Mulline (pronounced Mull-eyne) is a mash-up of their surnames.

It’s immediately obvious that Ben Mullen has a deep interest in single-site and sub-regional wines, fielding various varietals from Sutherland’s Creek and Bannockburn (in the Moorabool Valley), Portarlington, Drysdale and Curlewis (on the Bellarine Peninsula) and Anakie. He also experiments with whole-bunch fermentation in pinot noir and shiraz, with skin ferments in pinot gris and sauvignon blanc (the latter for the outstanding Mulline Fumé Blanc), with wild yeasts and seasoned barrels for white ferments.

Mulline seems a very responsible citizen, whose website documents their sustainable measures, including using Greenfleet to offset carbon emissions via tree planting, using thoughtful packaging and other environmentally responsible considerations.
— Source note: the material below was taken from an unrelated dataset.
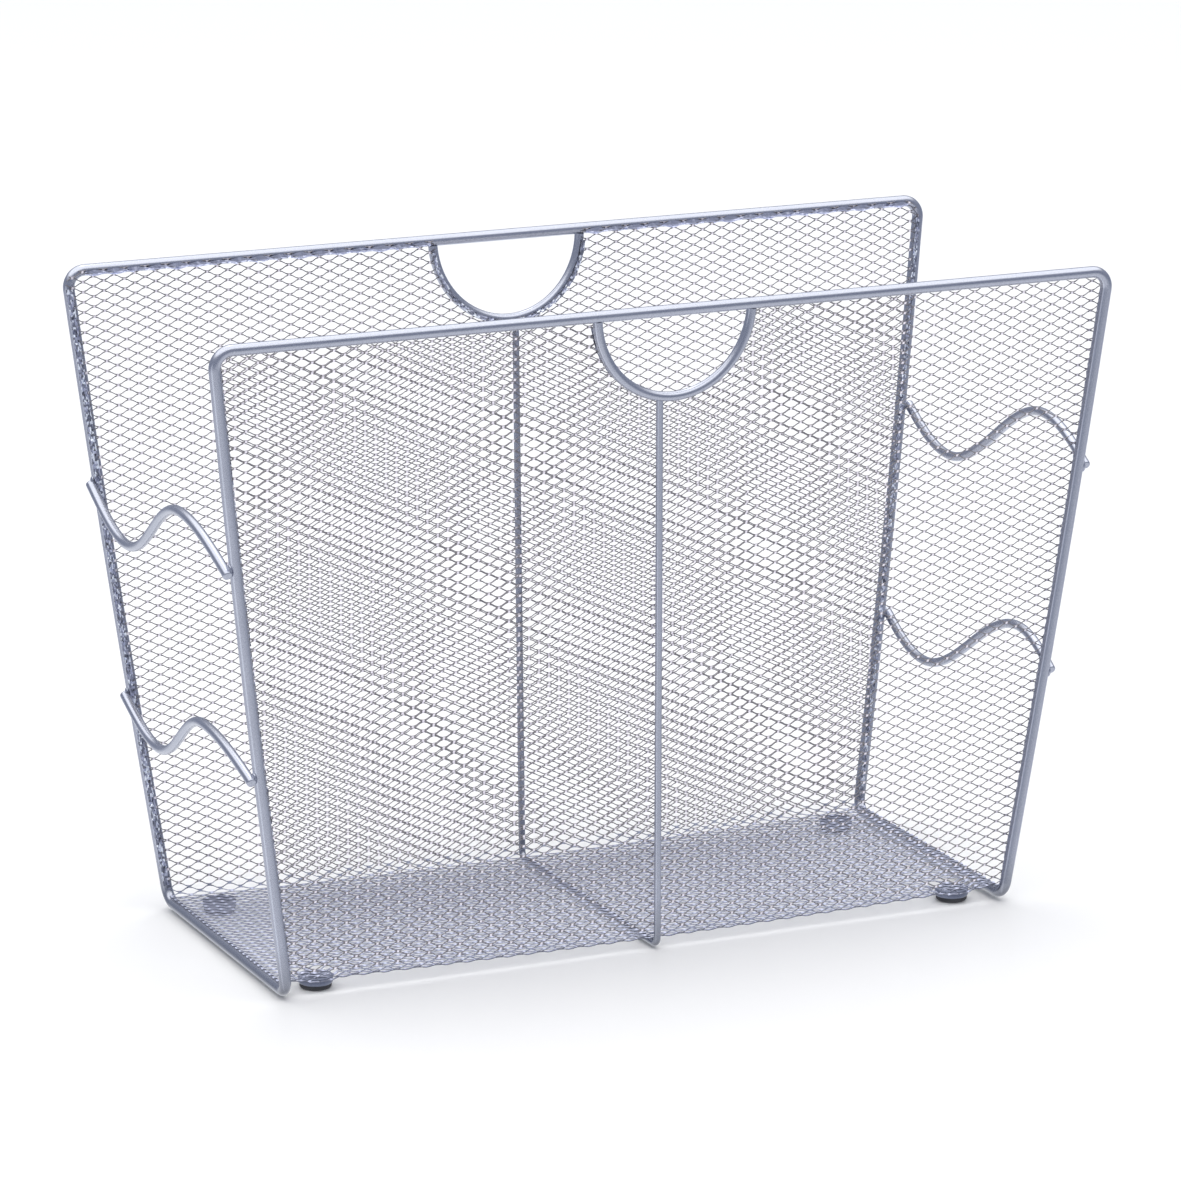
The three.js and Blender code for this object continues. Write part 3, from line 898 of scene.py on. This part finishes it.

Asked if he had considered capturing fermentation CO2, Mullen said it was:

“Something that I have thought about and seen other producers do, but with the limitations of space and vessels that we use it’s not really a feasible option. It is definitely something that we will look into if we ever build a facility.”

Mulline doesn’t own vines or winery, which makes its achievements in just four (released) vintages all the more impressive.
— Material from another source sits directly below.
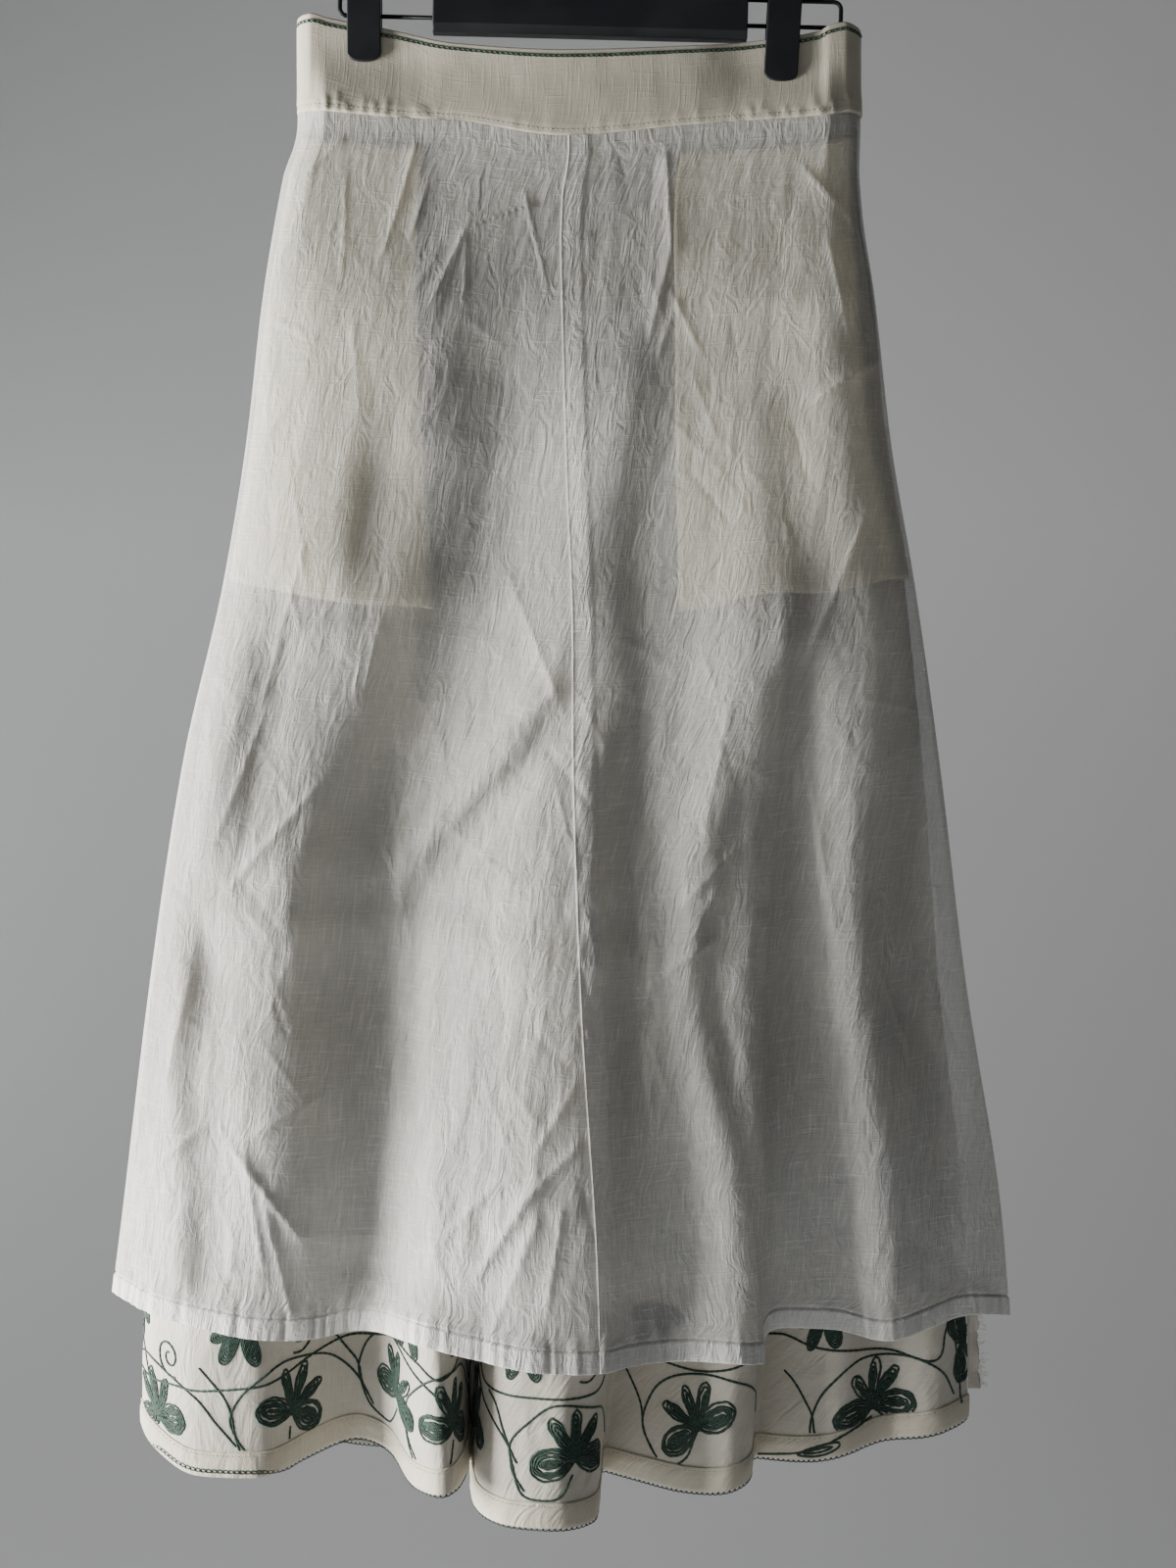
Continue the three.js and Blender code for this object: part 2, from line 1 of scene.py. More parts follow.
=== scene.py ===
"""A lined A-line skirt, turned inside out and hung by its waistband from a hanger with two clips.

The tables and the shape functions are in millimetres, and a mesh is made in metres. +Z is up, +X to the
viewer's right, and the viewer stands on the -Y side. The origin is the inner crown of the hanger's hook.

A place on a loop of cloth is t: 0 to 1 along the front from left to right, 1 to 2 back along the rear. A
place down a hanging layer is v: 0 at the waist seam, 1 at the hem.
"""

import json
import logging
import math
from collections.abc import Callable, Sequence
from dataclasses import dataclass, field
from enum import Enum

import bmesh
import bpy
import numpy as np
from mathutils import Matrix, Vector

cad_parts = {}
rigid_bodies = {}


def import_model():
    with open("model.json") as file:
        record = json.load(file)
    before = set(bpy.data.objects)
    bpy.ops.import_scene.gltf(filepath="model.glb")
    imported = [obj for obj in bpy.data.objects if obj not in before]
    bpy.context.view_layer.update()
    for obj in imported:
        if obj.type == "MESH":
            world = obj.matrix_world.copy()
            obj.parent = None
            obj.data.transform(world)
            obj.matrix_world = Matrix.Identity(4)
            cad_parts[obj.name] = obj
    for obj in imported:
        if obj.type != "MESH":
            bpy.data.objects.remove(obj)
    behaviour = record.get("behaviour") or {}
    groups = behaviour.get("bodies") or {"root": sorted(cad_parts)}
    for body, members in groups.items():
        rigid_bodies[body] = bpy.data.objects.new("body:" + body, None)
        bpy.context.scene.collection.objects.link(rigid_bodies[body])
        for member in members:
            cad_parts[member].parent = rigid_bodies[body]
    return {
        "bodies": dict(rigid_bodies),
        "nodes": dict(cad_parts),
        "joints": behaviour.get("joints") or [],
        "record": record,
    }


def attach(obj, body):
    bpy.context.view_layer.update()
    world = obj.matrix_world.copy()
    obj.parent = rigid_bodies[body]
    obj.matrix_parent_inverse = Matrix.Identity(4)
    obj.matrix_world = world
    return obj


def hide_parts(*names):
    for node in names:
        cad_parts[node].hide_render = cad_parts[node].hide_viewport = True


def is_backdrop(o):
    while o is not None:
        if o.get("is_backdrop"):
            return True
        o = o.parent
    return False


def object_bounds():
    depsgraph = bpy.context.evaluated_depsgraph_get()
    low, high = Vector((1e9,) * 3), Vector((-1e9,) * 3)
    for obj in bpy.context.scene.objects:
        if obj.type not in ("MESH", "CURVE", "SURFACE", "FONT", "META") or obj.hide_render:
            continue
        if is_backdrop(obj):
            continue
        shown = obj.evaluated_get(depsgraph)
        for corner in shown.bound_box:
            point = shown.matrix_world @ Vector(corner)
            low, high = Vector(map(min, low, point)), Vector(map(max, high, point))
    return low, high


Array = np.ndarray
Point = tuple[float, float, float]
Colour = tuple[float, float, float]

MM = 0.001
BODY = "root"
log = logging.getLogger("skirt")


class Side(Enum):
    """The two halves of a loop."""

    FRONT = "front"
    BACK = "back"

    @property
    def span(self) -> tuple[float, float]:
        """Returns the half's first and last place on the loop."""
        return (0.0, 1.0) if self is Side.FRONT else (1.0, 2.0)


# ---------- tables and curves ----------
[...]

“We don’t own any vines, but now lease our Portarlington site on the Bellarine, which is great to be able to have control and also the fruit security. This is hopefully something that we will be able to continue with other sites in the region and also potentially purchase a vineyard/winery home when the funds allow (Geelong/Bellarine land prices are astronomical at the moment).”

The last two vintages have been made in leased space in the Rowsley Fault Vineyard at Sutherlands Creek, near Geelong. Mulline shares the space with other producers.

The latest releases are:

Mulline Syrah 2022

The grapes are 90% Sutherlands Creek and 10% Portarlington. Clones PT23 and 1654, 30% whole-bunch fermented, 7 months in barrel.

Mulline Portarlington Syrah 2022

Grapes from the Nurringa Park Vineyard, Portarlington; clone 1654; vines planted in 1994. One-third new oak, 9 months in barrel.

Mulline Sutherland’s Creek Shiraz Viognier 2022

Grapes from the Strathmore Vineyard, Sutherlands Creek, planted in 1998. Shiraz clone PT23 with 6% viognier. 20% new oak; 9 months in barrel.

Mulline Bannockburn Syrah 2022

From the Bannockburn Vineyard, Moorabool Valley. Clone PT23, 30% whole bunch fermented, 20% new oak, 9 months in barrel.